### Request
In the material below, list every line carrying the string "object".

──────── Excerpted records

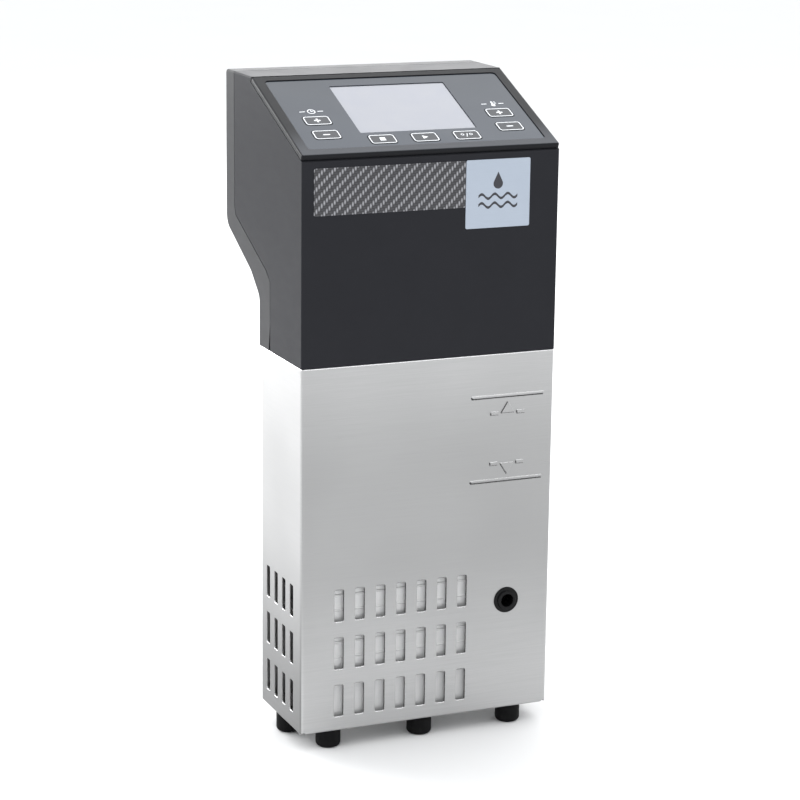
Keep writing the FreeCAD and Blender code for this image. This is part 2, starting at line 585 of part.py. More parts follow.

────────────────
──────── Excerpted records

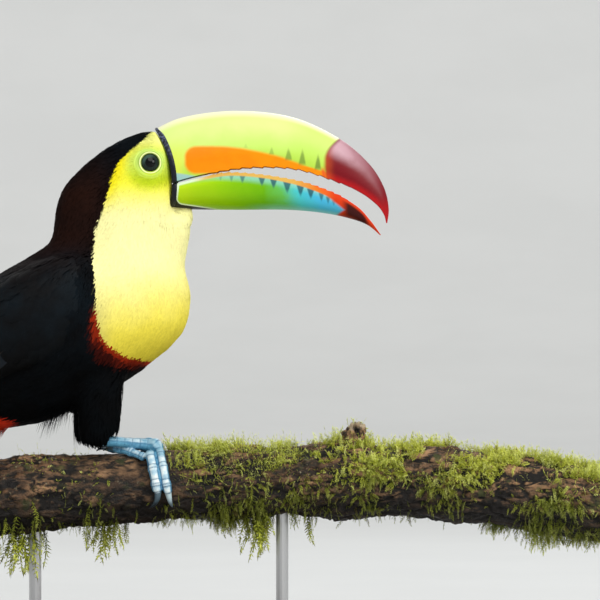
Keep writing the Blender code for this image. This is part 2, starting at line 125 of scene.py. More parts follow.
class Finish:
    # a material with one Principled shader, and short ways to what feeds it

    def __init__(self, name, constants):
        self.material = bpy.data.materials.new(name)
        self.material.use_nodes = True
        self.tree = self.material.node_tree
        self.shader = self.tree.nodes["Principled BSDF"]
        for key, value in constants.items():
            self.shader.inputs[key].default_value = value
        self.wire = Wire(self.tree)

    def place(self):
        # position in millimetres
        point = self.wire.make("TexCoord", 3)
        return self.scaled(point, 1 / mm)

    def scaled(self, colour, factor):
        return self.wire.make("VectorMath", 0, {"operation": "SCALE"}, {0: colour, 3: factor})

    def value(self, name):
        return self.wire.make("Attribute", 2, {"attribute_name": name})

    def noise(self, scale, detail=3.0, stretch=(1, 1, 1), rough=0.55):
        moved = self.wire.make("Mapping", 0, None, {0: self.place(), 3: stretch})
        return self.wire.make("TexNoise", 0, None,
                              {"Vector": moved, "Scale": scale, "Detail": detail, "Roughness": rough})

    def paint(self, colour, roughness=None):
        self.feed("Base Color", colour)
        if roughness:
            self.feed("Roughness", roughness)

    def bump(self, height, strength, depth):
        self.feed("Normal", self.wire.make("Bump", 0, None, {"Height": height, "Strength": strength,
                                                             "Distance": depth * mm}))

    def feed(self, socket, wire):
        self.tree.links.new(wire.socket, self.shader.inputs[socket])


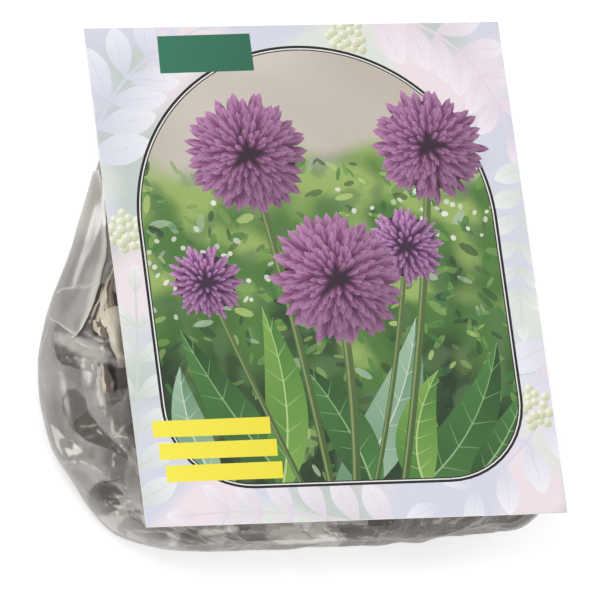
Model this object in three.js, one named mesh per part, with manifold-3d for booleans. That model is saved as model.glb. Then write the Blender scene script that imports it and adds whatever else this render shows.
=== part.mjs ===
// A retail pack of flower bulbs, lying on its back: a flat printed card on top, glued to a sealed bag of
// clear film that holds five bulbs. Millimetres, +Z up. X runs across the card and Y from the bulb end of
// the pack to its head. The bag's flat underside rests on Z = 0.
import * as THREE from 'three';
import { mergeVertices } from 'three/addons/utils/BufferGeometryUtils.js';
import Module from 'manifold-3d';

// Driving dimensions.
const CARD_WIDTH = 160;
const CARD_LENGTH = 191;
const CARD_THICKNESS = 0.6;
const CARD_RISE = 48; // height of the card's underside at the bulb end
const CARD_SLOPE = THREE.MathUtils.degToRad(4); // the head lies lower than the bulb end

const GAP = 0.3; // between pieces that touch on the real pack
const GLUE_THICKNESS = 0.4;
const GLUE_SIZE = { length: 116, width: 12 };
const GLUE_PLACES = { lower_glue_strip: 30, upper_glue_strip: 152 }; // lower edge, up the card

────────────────
──────── Excerpted records

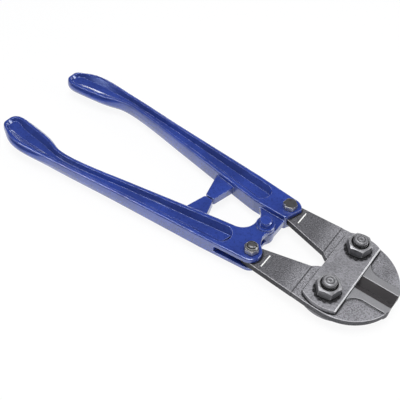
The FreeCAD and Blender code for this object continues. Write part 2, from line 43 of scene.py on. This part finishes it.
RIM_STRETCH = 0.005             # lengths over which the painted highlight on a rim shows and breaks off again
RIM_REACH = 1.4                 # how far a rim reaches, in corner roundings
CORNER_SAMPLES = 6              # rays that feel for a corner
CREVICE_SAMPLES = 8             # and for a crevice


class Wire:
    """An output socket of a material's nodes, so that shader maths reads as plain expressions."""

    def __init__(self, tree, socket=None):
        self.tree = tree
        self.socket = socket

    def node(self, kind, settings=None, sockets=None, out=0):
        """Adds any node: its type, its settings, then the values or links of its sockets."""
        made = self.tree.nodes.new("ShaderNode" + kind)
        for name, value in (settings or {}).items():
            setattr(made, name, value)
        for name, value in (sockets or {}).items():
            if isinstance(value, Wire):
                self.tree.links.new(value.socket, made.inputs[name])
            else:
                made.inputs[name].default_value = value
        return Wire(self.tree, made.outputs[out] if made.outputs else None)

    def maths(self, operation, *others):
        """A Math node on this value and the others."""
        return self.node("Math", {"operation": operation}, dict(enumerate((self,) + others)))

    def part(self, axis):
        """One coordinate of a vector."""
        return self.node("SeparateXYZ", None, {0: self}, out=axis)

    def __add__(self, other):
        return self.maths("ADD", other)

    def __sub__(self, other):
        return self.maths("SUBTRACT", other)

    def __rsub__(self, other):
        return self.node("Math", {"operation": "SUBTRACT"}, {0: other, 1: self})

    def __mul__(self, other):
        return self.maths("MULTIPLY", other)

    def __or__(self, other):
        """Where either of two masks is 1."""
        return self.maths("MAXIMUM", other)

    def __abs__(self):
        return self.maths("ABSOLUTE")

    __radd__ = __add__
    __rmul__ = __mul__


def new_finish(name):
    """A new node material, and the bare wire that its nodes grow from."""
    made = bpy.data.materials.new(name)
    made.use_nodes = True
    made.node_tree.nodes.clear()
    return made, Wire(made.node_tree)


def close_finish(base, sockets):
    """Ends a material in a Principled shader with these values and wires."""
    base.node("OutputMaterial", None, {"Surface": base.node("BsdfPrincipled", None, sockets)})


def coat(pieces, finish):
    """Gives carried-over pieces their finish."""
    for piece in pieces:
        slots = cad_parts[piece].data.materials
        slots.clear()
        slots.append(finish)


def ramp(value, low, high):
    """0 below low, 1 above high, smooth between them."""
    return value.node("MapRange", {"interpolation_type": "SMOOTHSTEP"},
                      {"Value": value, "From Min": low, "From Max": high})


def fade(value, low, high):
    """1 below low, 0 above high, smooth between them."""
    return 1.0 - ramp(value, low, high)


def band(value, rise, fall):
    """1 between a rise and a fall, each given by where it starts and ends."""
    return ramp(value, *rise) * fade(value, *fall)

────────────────

### Answer to the task
Model this object in three.js, one named mesh per part, with manifold-3d for booleans. That model is saved as model.glb. Then write the Blender scene script that imports it and adds whatever else this render shows.
The FreeCAD and Blender code for this object continues. Write part 2, from line 43 of scene.py on. This part finishes it.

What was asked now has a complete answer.